While skilled on the ball and in finishing, Michael’s favorite part of the game is tackling. It is cliché to say that somebody cares more about the team than individual glory when they are praised, especially by the media, but in this case it is true. The son of a coach, football is practically his life. This is often the case with the children of players and coaches. When you grow up with the game around you all the time, maybe hang out in the locker room and during practice, that passion can stay with you.
Sadly many of these qualities that landed Michael in my pocket have been lacking from our beloved Villa. As a fan I love to have the player on my team that needs to be held back by teammates and about half a dozen stewards after a match as he challenges the other team to defend a teammate. Unfortunately I can’t see anybody on Villa doing that. Our players seem to prefer confrontations with the manager and staff as opposed to the opposition. If I am carrying anybody in my overstuffed pocket (I refuse to put my wallet in my back pocket) it is going to be somebody who is a warrior on the pitch.

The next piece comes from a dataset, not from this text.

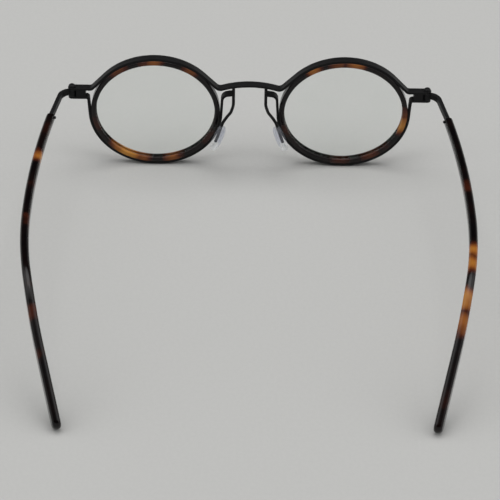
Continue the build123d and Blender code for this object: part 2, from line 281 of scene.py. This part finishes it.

That is not to say that the players are not passionate and have lacked effort, however it is alarming the frequency that a club with the quality and ambition of Villa do capitulate. We all know about 7-1 at Chelsea last year and 6-0 at Newcastle this year, but this has also manifested in the innumerable points dropped from winning positions. It is to the point that even when things go well the players, and even the fans expect things to go poorly. If and when they do go poorly I will have Michael in my pocket and can watch him in one of the dozen or two meaningful matches the United States play every four years. His club in Germany, Borussia Mönchengladbach appear doomed to relegation, with any luck we will see him in the Premier League next year.
As for the Shortstop, he turned into a fairly decent Second Baseman.